Song Meaning
The lyrics to "Brainstorm" plunge the listener into a violent, spiritual metamorphosis. A speaker actively seeks transformation, desiring to be "cleansed" by a storm and shed the shackles of "holy strain of laws." This isn't a gentle awakening, but a defiant rejection of the mundane. The immediate tone is one of fierce rebellion and a yearning for something primal.
The core tension lies in the speaker's deliberate abandonment of humanity for a darker, more powerful existence. They declare, "Civilized I shall not be," explicitly rejecting societal norms and embracing a descent "below the earth." This journey is framed as a necessary shedding of the old self, a conscious choice to break free from conventional morality and embrace a more ancient, untamed power.

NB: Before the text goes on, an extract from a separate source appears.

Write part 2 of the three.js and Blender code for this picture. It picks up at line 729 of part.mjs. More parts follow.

The craft effectively blurs the lines between divine and demonic. Initially, "fiends encircle me," speaking "in tongues," suggesting a dark initiation. Yet, by the next verse, "The gods are pleased with me," and they too "speak my name in tongues." This repetition of "speak my name in tongues" acts as a recurring motif of acceptance and validation, whether from infernal or primordial deities, highlighting a spiritual alignment beyond conventional good and evil. The speaker is not just accepted, but celebrated.

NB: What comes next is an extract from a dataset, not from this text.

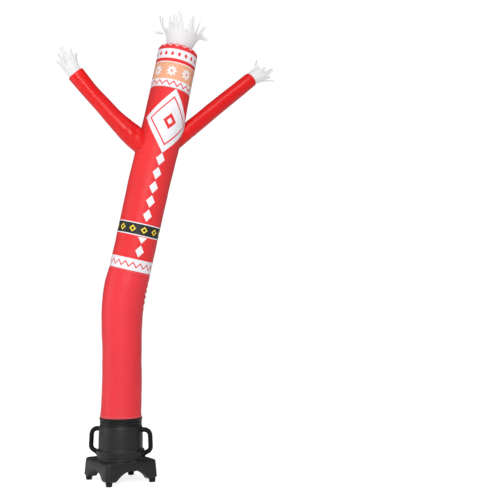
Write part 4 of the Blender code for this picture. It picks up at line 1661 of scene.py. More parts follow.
@dataclass(frozen=True)
class EndedCloth(TubeCloth):
    """A length of a tube that draws in to a vent at its upper end."""

    vent: Vent = HEAD_VENT
    gathers: Gathers = Gathers(0.0, 52, 0.0036, 0.052, 0.9)
    end_rows: int = 40

    @cached_property
    def end_frame(self) -> tuple[Array, Array, Array, Array, float]:
        """The middle, axis, front, side and radius where the tube begins to draw in."""
        middle, axis, front, side, radius = self.line.frames(np.array([self.line.end]))
        return middle[0], axis[0], front[0], side[0], float(radius[0])

    @cached_property
    def climbs(self) -> Array:
        """The rows of the drawn-in end, as shares of the way to the vent's edge."""
        return np.linspace(0.0, 1.0, self.end_rows + 1)[1:]

    def end_points(self, climb: Array, turns: Array, lift: float = 0.0) -> Array:
        """Points of the drawn-in end.

        Args:
            climb: Shares of the way to the vent's edge, from 0 to 1.
            turns: Turns round the end.
            lift: How far they stand off the cloth.

        Returns:
            The points, in the figure's own axes.
        """
        middle, axis, front, side, radius = self.end_frame
        full = self.vent.fullness
        share = (1 - (self.vent.radius / radius) ** full) ** (1 / full)
        rise = np.sin(math.pi / 2 * climb) * share
        narrowed = radius * (1 - rise**full) ** (1 / full)
        folds = self.gathers.raised(self.gathers.level + (1 - climb) * self.vent.rise, turns)
        fade = 1 - np.clip(climb, 0.0, 1.0) ** 8
        carried = self.relief(np.full_like(climb, self.line.end), turns) * (1 - climb) ** 2
        out = np.cos(turns)[..., None] * front + np.sin(turns)[..., None] * side
        lean = (rise / share)[..., None]
        up = axis * lean**2 + out * (1 - lean**2) ** 0.5
        raised = (folds * (0.35 + 0.65 * fade) + carried + lift)[..., None]
        return middle + out * narrowed[..., None] + axis * self.vent.rise * lean + up * raised

    def end_grid(self) -> Array:
        """The rows of points of the drawn-in end."""
        return self.end_points(*np.meshgrid(self.climbs, self.turns, indexing="ij"))

    def grid(self) -> Array:
        """The rows of points, up to the vent's edge."""
        return np.concatenate([super().grid(), self.end_grid()])

    def lengths(self) -> Array:
        """The flat cut's length at each row, along the drawn-in end too."""
        slant = math.hypot(self.end_frame[4] - self.vent.radius, self.vent.rise) * 1.12
        return np.concatenate([self.heights, self.line.end + slant * self.climbs])[:, None]

    def edge(self, count: int, lift: float) -> Array:
        """The vent's edge as a closed line, in the figure's own axes."""
        return self.end_points(np.ones(count), turns_round(count, -math.pi), lift)

    def end_seam(self, climb: float) -> Seam:
        """A stitched line round the drawn-in end."""
        turns = turns_round(200, -math.pi)
        return Seam.on(lambda lift: self.end_points(np.full_like(turns, climb), turns, lift), 0.0006)


@dataclass(frozen=True)
class Sleeve(EndedCloth):
    """An arm, whose first row lies along its crossing with the coat."""

    coat: TubeCloth | None = None
    seam_radius: float = 0.062         # of the arm, where its back seam runs

    @cached_property
    def crossing(self) -> Array:
        """The height on the arm's line, column by column, where it leaves the coat."""
        return self.crossing_at(self.turns)

    @cached_property
    def shares(self) -> Array:
        """The rows' shares of the way from the coat to the drawn-in end."""
        share = np.linspace(0.0, 1.0, self.rows)[:, None]
        return share * 0.45 + 0.55 * share**1.8

    def crossing_at(self, turns: Array) -> Array:
        """Where lines of the arm leave the coat, by halving an interval.

        Args:
            turns: The lines' turns round the arm.

        Returns:
            Their heights on the arm's middle line.
        """
        low = np.full_like(turns, self.line.start)
        high = low + 0.26
        for _ in range(26):
            middle = (low + high) / 2
            heights, around, distance = self.coat.line.locate(self.line.surface(middle, turns))
            surface = self.coat.line.at(heights)[..., 3] + self.coat.relief(heights, around)
            inside = distance < surface + 0.0004
            low, high = np.where(inside, middle, low), np.where(inside, high, middle)
        return (low + high) / 2

    def grid(self) -> Array:
        """The rows of points, from the coat's surface to the vent's edge."""
        heights = self.crossing + (self.line.end - self.crossing) * self.shares
        return np.concatenate([self.point(heights, self.turns[None, :]), self.end_grid()])

    def lengths(self) -> Array:
        """The flat cut's length at each row and column.

        Returns:
            The lengths, with the first column again as the last.
        """
        turns = np.linspace(-math.pi, math.pi, self.columns + 1)
        start = self.line.length_to(self.crossing_at(turns))
        whole = self.line.length_to(self.line.end)
        return np.concatenate([start + (whole - start) * self.shares,
                               whole + 0.05 * self.climbs[:, None] + 0.0 * turns])

    def root_line(self, past: float, lift: float) -> Array:
        """The closed line along which the arm is sewn to the coat, or one a little past it."""
        turns = turns_round(160, -math.pi)
        return self.point(self.crossing_at(turns) + past, turns, lift)

    def root_seam(self, past: float) -> Seam:
        """The stitches on the sleeve beside its root."""
        return Seam.on(lambda lift: self.root_line(past, lift), 0.0006)

    def back_seam(self, name: str) -> Piece:
        """The felled seam along the back of the arm.

        Args:
            name: The piece's name.

        Returns:
            The piece.
        """
        turns = math.pi + self.fell.places * self.fell.half_width / self.seam_radius
        low = self.crossing_at(turns)
        heights = low + (self.line.end - low) * np.linspace(0.0, 1.0, 120)[:, None]
        return self.felled(name, turns, heights, turns / (2 * math.pi), self.line.length_to(heights))


class Strip(NamedTuple):
    """One loose strip of a fringe: how it leaves the vent, bends over, drifts aside and twists."""

    lean: float      # degrees from the vent's axis where it leaves
    curl: float      # degrees that it bends outwards over its length
    drift: float     # metres aside at its tip
    length: float
    twist: float     # degrees at its tip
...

These lyrics hit hard because they depict a complete, unyielding embrace of power through radical transformation. The speaker's declaration, "For I'm no human now," followed by the self-identification as "the seer" who knows "texts divine," solidifies a new, formidable identity. The ultimate invocation of "Azazel" and the self-description as "son of fire" becoming "lightning bolts" creates a visceral image of elemental, destructive force, making the transformation feel both terrifying and exhilarating.